### What is being asked
Copy the full set of lines exactly as given.
··········
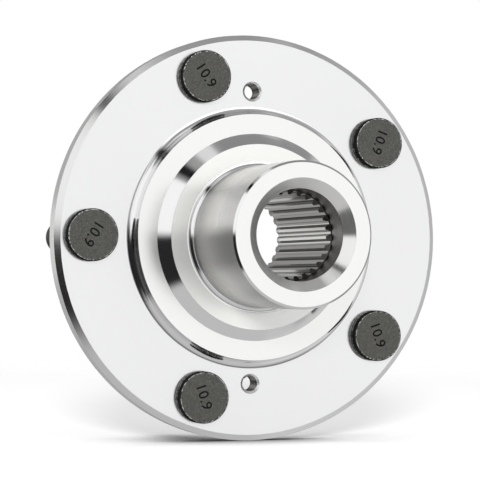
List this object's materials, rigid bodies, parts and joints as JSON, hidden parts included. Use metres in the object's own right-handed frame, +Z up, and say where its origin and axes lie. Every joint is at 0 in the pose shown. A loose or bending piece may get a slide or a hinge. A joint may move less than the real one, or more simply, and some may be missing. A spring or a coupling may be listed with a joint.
{
  "type": "wheel hub",
  "caption": "Driven wheel hub: round flange with pressed-in wheel studs, stepped boss, bearing barrel with an internally splined bore, and a wheel pilot.",
  "frame": {"origin": "on the spin axis, in the plane of the mounting face that the brake disc and wheel sit against", "axes": "+Y along the spin axis, out towards the wheel; the bearing barrel points to -Y; +Z up through the upper disc screw hole, as the hub stands in the picture"},
  "size_m": [0.1388, 0.0838, 0.1388],
  "materials": {
    "turned_steel": "bright fine-turned steel, ground on the bearing seat",
    "phosphated_steel": "dark phosphate coating, dull and slightly mottled"
  },
  "bodies": {
    "root": {"hub_body": "turned_steel", "wheel_stud_1": "phosphated_steel", "wheel_stud_2": "phosphated_steel", "wheel_stud_3": "phosphated_steel", "wheel_stud_4": "phosphated_steel", "wheel_stud_5": "phosphated_steel"}
  },
  "joints": []
}
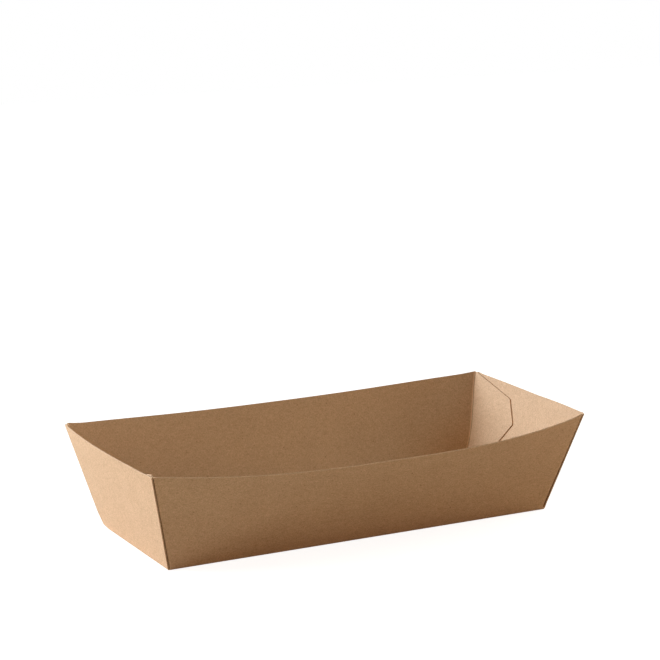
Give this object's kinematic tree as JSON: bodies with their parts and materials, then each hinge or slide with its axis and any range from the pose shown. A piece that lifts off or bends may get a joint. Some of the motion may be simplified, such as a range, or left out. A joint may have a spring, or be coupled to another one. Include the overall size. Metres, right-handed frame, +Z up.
{
  "type": "paper food tray",
  "caption": "Oblong open food tray folded from one sheet of brown kraft board, with flared bowed walls and glue flaps inside the end walls.",
  "frame": {"origin": "middle of the base's underside, on the surface the tray stands on", "axes": "+X along the tray, +Y across it, +Z up out of its open top"},
  "size_m": [0.1916, 0.0998, 0.0406],
  "materials": {
    "kraft_board": "uncoated matt brown kraft"
  },
  "bodies": {
    "root": {"folded_tray": "kraft_board"}
  },
  "joints": []
}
··········
### The answer
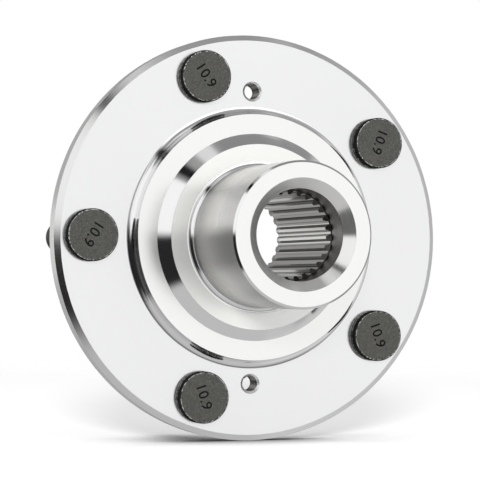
List this object's materials, rigid bodies, parts and joints as JSON, hidden parts included. Use metres in the object's own right-handed frame, +Z up, and say where its origin and axes lie. Every joint is at 0 in the pose shown. A loose or bending piece may get a slide or a hinge. A joint may move less than the real one, or more simply, and some may be missing. A spring or a coupling may be listed with a joint.
{
  "type": "wheel hub",
  "caption": "Driven wheel hub: round flange with pressed-in wheel studs, stepped boss, bearing barrel with an internally splined bore, and a wheel pilot.",
  "frame": {"origin": "on the spin axis, in the plane of the mounting face that the brake disc and wheel sit against", "axes": "+Y along the spin axis, out towards the wheel; the bearing barrel points to -Y; +Z up through the upper disc screw hole, as the hub stands in the picture"},
  "size_m": [0.1388, 0.0838, 0.1388],
  "materials": {
    "turned_steel": "bright fine-turned steel, ground on the bearing seat",
    "phosphated_steel": "dark phosphate coating, dull and slightly mottled"
  },
  "bodies": {
    "root": {"hub_body": "turned_steel", "wheel_stud_1": "phosphated_steel", "wheel_stud_2": "phosphated_steel", "wheel_stud_3": "phosphated_steel", "wheel_stud_4": "phosphated_steel", "wheel_stud_5": "phosphated_steel"}
  },
  "joints": []
}
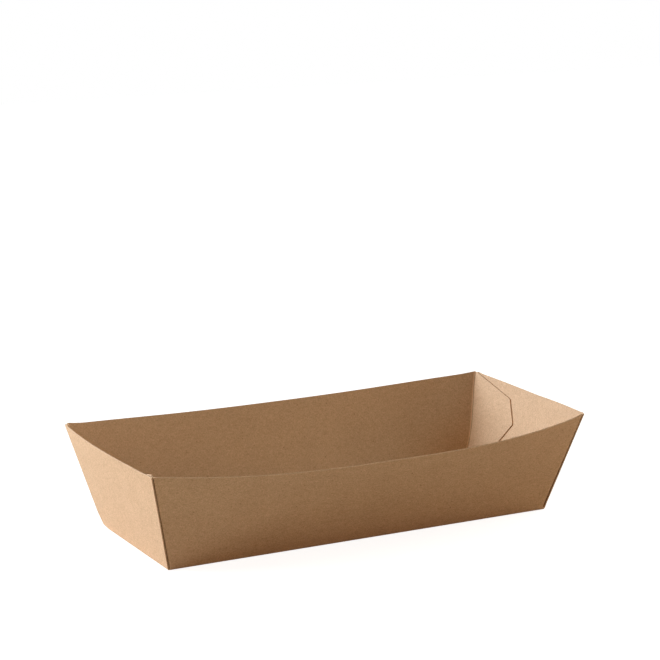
Give this object's kinematic tree as JSON: bodies with their parts and materials, then each hinge or slide with its axis and any range from the pose shown. A piece that lifts off or bends may get a joint. Some of the motion may be simplified, such as a range, or left out. A joint may have a spring, or be coupled to another one. Include the overall size. Metres, right-handed frame, +Z up.
{
  "type": "paper food tray",
  "caption": "Oblong open food tray folded from one sheet of brown kraft board, with flared bowed walls and glue flaps inside the end walls.",
  "frame": {"origin": "middle of the base's underside, on the surface the tray stands on", "axes": "+X along the tray, +Y across it, +Z up out of its open top"},
  "size_m": [0.1916, 0.0998, 0.0406],
  "materials": {
    "kraft_board": "uncoated matt brown kraft"
  },
  "bodies": {
    "root": {"folded_tray": "kraft_board"}
  },
  "joints": []
}